The healthcare industry has experienced an onslaught of cyber-attacks over the last year, primarily driven by the fact that patient records are highly prized assets among cyber criminals.
Protected health information sells for 30 times more than financial information on the dark web, since it contains a full identity profile including social security numbers. Being in the cross hairs of motivated cyber gangs is forcing the healthcare industry to address some stiff cyber risk management challenges. Let’s look at what steps the industry can take to reduce the likelihood of data breaches.
According to data provided by the United States Department of Health and Human Services, Office of Civil Rights (HHS OCR), the number of data breaches in the healthcare sector increased by 63 percent in 2016. In addition, the survey exposed two new trends: the acceleration of medical device hijacking and an increase of ransomware attacks.
In the case of medical device hijacking, cyber-attackers are exploiting backdoors in hardware devices such as X-ray machines and life-support equipment to plant malware. Once installed, it can be used to move laterally across the network to access and exfiltrate health information.

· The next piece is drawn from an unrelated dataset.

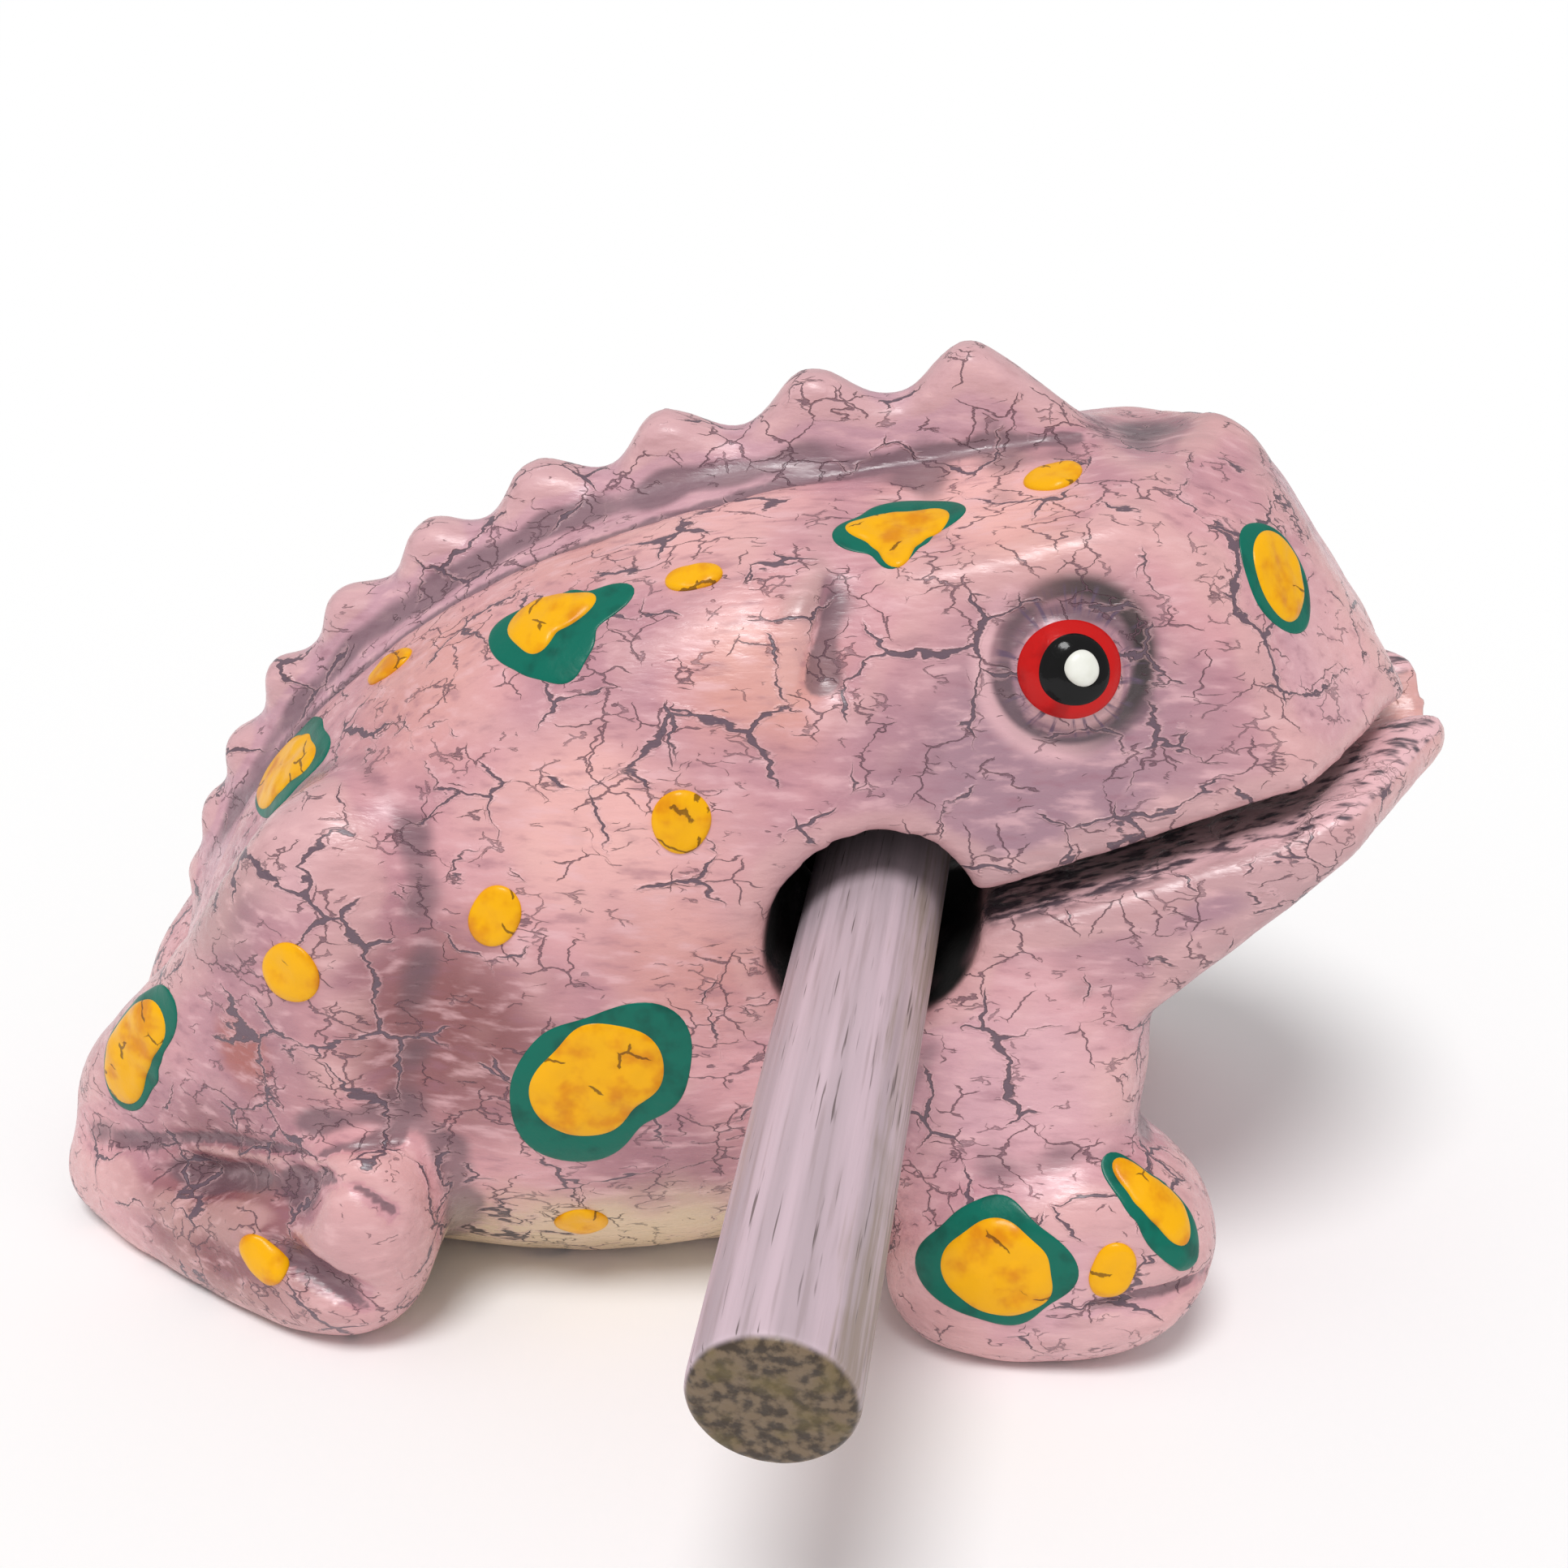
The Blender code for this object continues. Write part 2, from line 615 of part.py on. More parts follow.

While medical device hijacking requires sophistication, ransomware attacks are easier to conduct and show immediate return on investment. That’s why the industry has seen a wave of these attacks. The criticality of operations makes healthcare providers an easy target. Since lives are often at stake, it is essential for healthcare providers to ensure business continuity. The recent WannaCry ransomware attack had devastating impacts on the United Kingdom’s National Health Service, illustrating the severity of cyber security threats in the healthcare industry.
Traditionally, healthcare providers’ mission is to save lives. As a result, IT security departments are typically not a top priority when it comes to budget dollars and are often chronically understaffed. This explains why many healthcare IT environments are outdated and consequently woefully unprepared to deal with these new types of cyber-attacks.
Another contributing factor is that many medical systems use older operating systems and proprietary software. Thus, they are often not being actively patched or are exposed by lengthy patch release cycles, making them a welcome target for cyber criminals.
To complicate matters, the increased digitalization and exchange of healthcare information between services providers has dramatically broadened the industry’s attack surface. This is placing healthcare providers in an even more defensive position. The Internet of Things, which is targeting the healthcare market as one of its prime beneficiaries, will only make things harder. At the same time, healthcare organizations face strict standards and regulations (e.g., HIPAA, HITECH, HIMSS) relative to privacy and security.
Improving the Odds
The increased focus of cyber criminals on the healthcare industry makes it critical for providers to implement up-to-date security measures and prepare incident response plans to assure business continuity. The following best practices provide a solid foundation for reducing the threat of falling victim to cyber-attacks:
• Drive cultural change in the organization to incorporate security practices into day-to-day operations and secure the financial resources required to implement them.
• Frequently train employees to minimize the risk of Phishing attacks and social engineering.
• Adopt basic safeguards such as data back-up, anti-malware tools, firewalls, and data encryption.
• Include IT security staff members in the buying decision process for medical systems and devices in order to raise transparency and awareness, and negotiate proper patch release cycle policies with suppliers.
• Increase the frequency of vulnerability scans to gather more timely security intelligence, which can assist in the detection of security gaps, control failures, and also verify if remediation actions were effective.
• Supplement vulnerability assessments with penetration testing to determine whether the specific vulnerability is actually exploitable or not.
By implementing these measures, while correlating and contextualizing external threat data with internal security intelligence and business criticality, healthcare organizations can operationalize their cyber security practices to shorten time-to-detection and ultimately, time-to-remediation of cyber threats.